__Exercise__: Copy the data word for word, keeping every line.

======

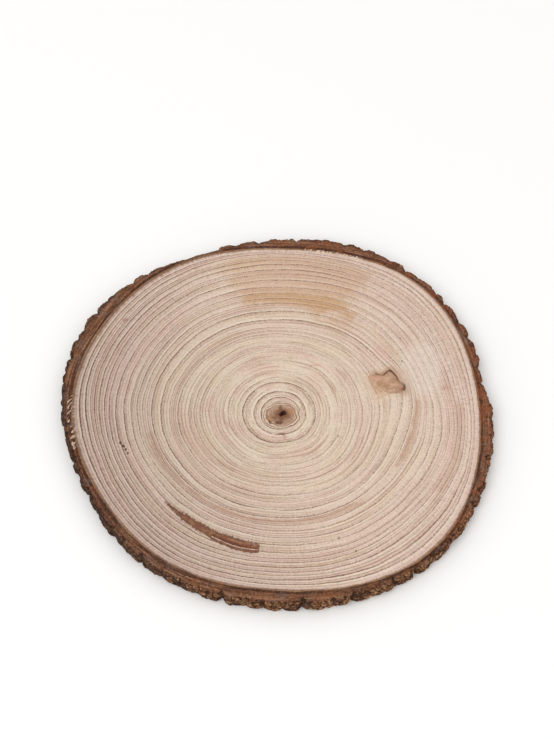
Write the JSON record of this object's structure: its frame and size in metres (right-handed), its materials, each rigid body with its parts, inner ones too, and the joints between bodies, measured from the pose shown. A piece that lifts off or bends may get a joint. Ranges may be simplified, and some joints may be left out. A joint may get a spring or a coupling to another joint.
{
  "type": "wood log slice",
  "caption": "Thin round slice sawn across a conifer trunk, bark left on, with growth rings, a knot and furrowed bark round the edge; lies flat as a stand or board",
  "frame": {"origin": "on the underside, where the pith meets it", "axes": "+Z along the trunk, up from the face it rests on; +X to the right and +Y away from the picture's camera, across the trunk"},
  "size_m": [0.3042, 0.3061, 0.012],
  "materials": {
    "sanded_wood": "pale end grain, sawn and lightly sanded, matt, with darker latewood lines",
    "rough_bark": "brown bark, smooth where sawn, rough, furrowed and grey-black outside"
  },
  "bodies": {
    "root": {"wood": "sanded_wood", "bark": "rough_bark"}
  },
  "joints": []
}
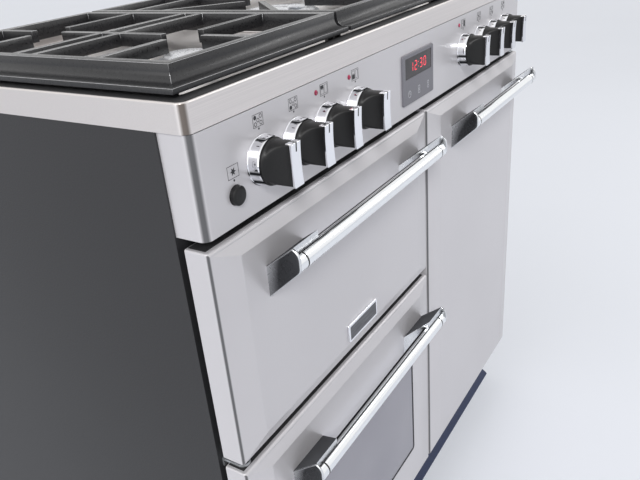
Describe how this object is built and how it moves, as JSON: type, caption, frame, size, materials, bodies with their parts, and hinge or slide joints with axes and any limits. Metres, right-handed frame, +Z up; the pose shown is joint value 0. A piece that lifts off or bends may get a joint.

======

__Solution for this problem__:
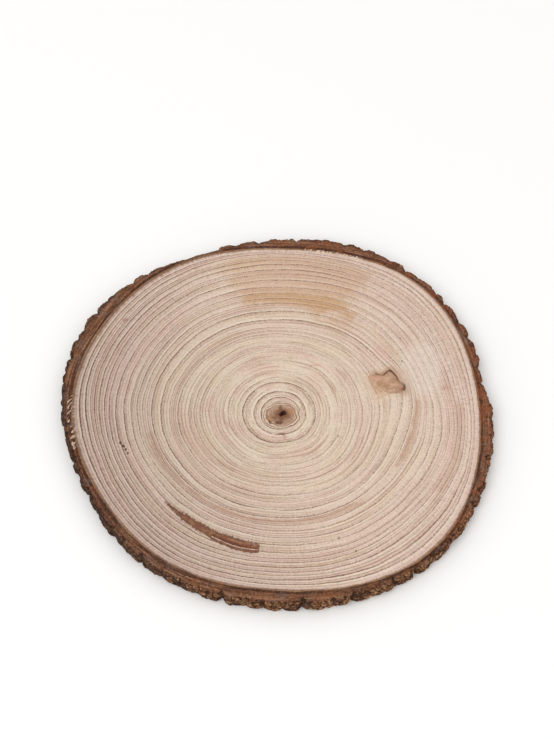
Write the JSON record of this object's structure: its frame and size in metres (right-handed), its materials, each rigid body with its parts, inner ones too, and the joints between bodies, measured from the pose shown. A piece that lifts off or bends may get a joint. Ranges may be simplified, and some joints may be left out. A joint may get a spring or a coupling to another joint.
{
  "type": "wood log slice",
  "caption": "Thin round slice sawn across a conifer trunk, bark left on, with growth rings, a knot and furrowed bark round the edge; lies flat as a stand or board",
  "frame": {"origin": "on the underside, where the pith meets it", "axes": "+Z along the trunk, up from the face it rests on; +X to the right and +Y away from the picture's camera, across the trunk"},
  "size_m": [0.3042, 0.3061, 0.012],
  "materials": {
    "sanded_wood": "pale end grain, sawn and lightly sanded, matt, with darker latewood lines",
    "rough_bark": "brown bark, smooth where sawn, rough, furrowed and grey-black outside"
  },
  "bodies": {
    "root": {"wood": "sanded_wood", "bark": "rough_bark"}
  },
  "joints": []
}
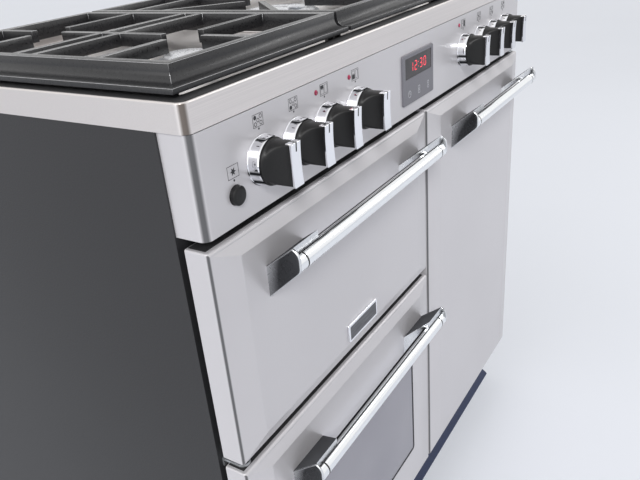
Describe how this object is built and how it moves, as JSON: type, caption, frame, size, materials, bodies with their parts, and hinge or slide joints with axes and any limits. Metres, right-handed frame, +Z up; the pose shown is joint value 0. A piece that lifts off or bends may get a joint.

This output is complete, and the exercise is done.